In our previous work, we synthesized, characterized, and performed endocapsular polymerization with simultaneous gelation using polyethyleneglycol acrylates as a prototypic macromonomer. The extent of conversion during polymerization was approximately 95%, as is typical of most free-radical reactions. To address the issue of toxicity of the residual monomers, we quantitatively investigated the structure-toxicity relationship and observed that 1) acrylates were generally more toxic than methacrylates; 2) hydrophobic monomers were more toxic than hydrophilic ones in both classes; and 3) the mechanism of toxicity was probably from the ability of residual monomers to cross the lipid bilayer and subsequently react via Michael addition with intracellular proteins and DNA. We also observed that acrylate or methacrylates containing hydrophilic hydrogels were hydrolytically unstable in tissue culture medium. It is our continuing intention to identify and develop new techniques that will further our understanding of the use of polymers in ophthalmology, particularly as they influence accommodation and presbyopia.

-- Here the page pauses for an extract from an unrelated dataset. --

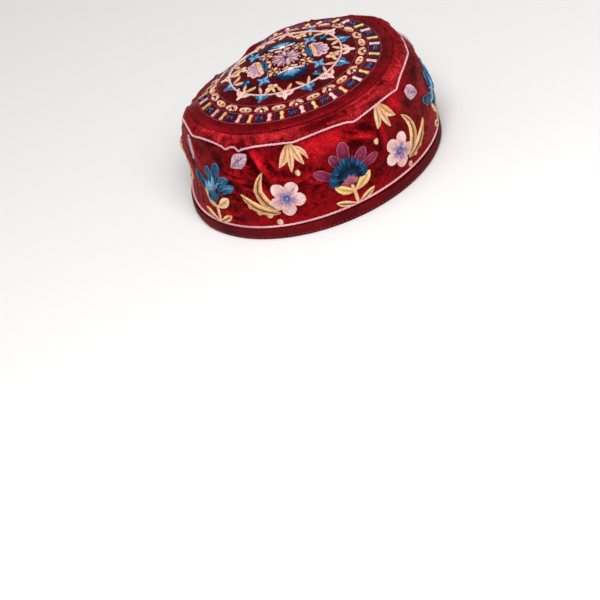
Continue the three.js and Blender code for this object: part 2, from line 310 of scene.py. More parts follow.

In this context, we extend and explore the redox chemistry of thiols which nature employs for stabilizing the highly ordered structure of proteins. The use of disulfide reduction in the synthesis of reversible (solubilizable) hydrogel was first reported for preparing reversible polyacrylamide gel electrophoresis. More recently, this chemistry has been extended to the preparation of solubilizable hydrogel for validating theoretical formulations in network properties of hydrogels and for the entrapment of islets cells in designing bioartificial pancreases. However, this unique chemistry, that can potentially provide a route for introducing monomer-free compositions and can gel by chemical crosslinking with minimum production of heat and under physiological conditions (ambient temperatures, in presence of oxygen, and at near-neutral pH), has not been exploited for in situ for ophthalmic and dermatological application, such as forming injectable intraocular material and wound treatment. Therefore, the present invention provides a novel reversible hydrogel system that can interchangeably be converted from solution to hydrogel and vice versa at normal physiological pH and temperature without the toxicity of the prior art. The reversible hydrogel system of the present invention is particularly useful in refilling lens capsular bag and as vitreous substitute. The reversible hydrogel system is also useful in dermatological application, such as covering wounds and/or delivering drugs via the dermal route.